マウスの万能細胞「胚性幹細胞(ES細胞)」から、精子や卵子のもとの生殖細胞を生み出すのに必要な3種類の遺伝子を発見したと、京都大大学院医学研究科の斎藤通紀教授や院生中木文雄さんらが4日付の英科学誌ネイチャー電子版に発表した。時事通信が伝えた。
NHKによると、斎藤通紀教授の研究グループは、マウスの体内で精子が作られる際に活発に働く3つの遺伝子に注目し、あらゆる組織や臓器になるとされるマウスのES細胞にこれらの遺伝子を入れた。
その結果、およそ80%という高い確率で精子の元となる細胞ができ、この細胞をマウスの精巣に入れると、正常な精子が作られたという。
これは、人工多能性幹細胞(iPS細胞)でも実現可能とみられ、研究成果はヒトのiPS細胞を使って生殖細胞ができる仕組みを明らかにし、不妊症の原因を解明するのに役立つと期待される。
斎藤教授は「これまで謎だった生殖に関わる細胞が出来る過程を解き明かすきっかけとなる」と話している。
■ 用語
ES細胞
万能細胞の一種。
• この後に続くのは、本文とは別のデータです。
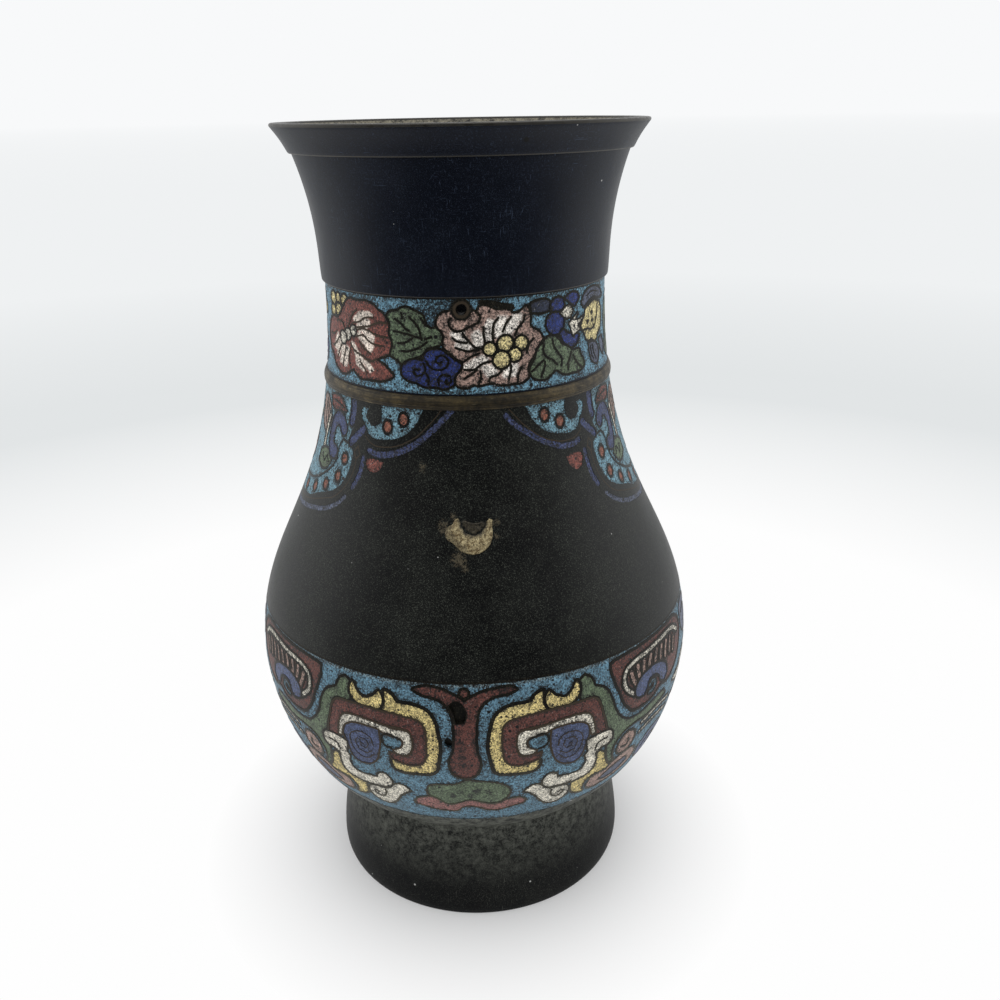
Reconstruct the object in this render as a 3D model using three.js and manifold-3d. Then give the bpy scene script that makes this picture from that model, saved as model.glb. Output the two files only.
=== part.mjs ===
// Champleve enamel vase in cast bronze: a foot ring, a baluster body and a flared neck, brazed one on
// another, with enamel fired into cells cut in the bronze. Millimetres, +Z up, origin at the centre of
// the standing face. The front, with the pin hole of the lost handle, faces -Y.
import * as THREE from 'three';
import { mergeVertices } from 'three/addons/utils/BufferGeometryUtils.js';
import Module from 'manifold-3d';

const wasm = await Module();
wasm.setup();

// Heights of the stations, from the standing face up
const footHeight = 42;
const bellyHeight = 104.2;
const waistRingHeight = 6;
const waistHeight = 213.8;
const neckBandMargin = 0.6;
const neckBandHeight = 31.2;
const collarDrop = 2;
const lipHeight = 9.8;
const height = 305;

// Radii of the outside at the stations
const footRadius = 61.4;
const footSwell = 65.3;
const footTopRadius = 57.1;
const bodyFootRadius = 57.9;
const bellyRadius = 88.35;
const throatRadius = 52.1;
const collarRadius = 53.1;
const lipLowRadius = 60.1;
const lipLedge = 1.3;
const rimRadius = 66.8;
const rimWidth = 4.2;
const rimBevelWidth = 0.6;
const rimBevelHeight = 1.4;
const ringProud = 1;
const ringSwell = 0.6;
const ringBevelWidth = 0.6;
const ringBevelHeight = 0.8;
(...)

さまざまな異なる細胞に分化し、増殖する能力を持つ、発生初期の胚由来の細胞。受精卵の一段階である胚盤胞から取り出した内部細胞塊から樹立される。再生医療に役立つとして研究されている。ES細胞の採取は受精卵を殺すことになるので倫理面の問題がある。胚性幹細胞。
(コトバンク「ES細胞」より)
iPS細胞
皮膚や血液などの細胞に特定の遺伝子を導入し、心臓や神経、肝臓などさまざまな細胞になれる能力を持たせた細胞。一定条件で培養すれば、無限に増やすことができる。再生医療のほか、病気の仕組みの解明、創薬研究など幅広い応用が期待されている。山中伸弥・京都大教授らが2006年にマウスで、07年にヒトの細胞で作製に成功し、山中氏は昨年、ノーベル医学生理学賞を共同受賞した。誘導多能性幹細胞。新型万能細胞。人工多能性幹細胞。
(コトバンク「iPS細胞」より)
ES細胞とiPS細胞の特徴
ES細胞は、受精卵からつくるので「生命の始まり」を壊すことへの抵抗がある。他人の細胞であるため移植時には拒絶反応の心配もある。一方、iPS細胞は、皮膚などの体細胞に遺伝子を入れてつくるので、自分の細胞ならば拒絶反応は抑えられるが、遺伝する病気を持つ人の場合、治療には使いにくい。がんを引き起こすウイルスを作製時に活用するので、安全性の課題も残っている。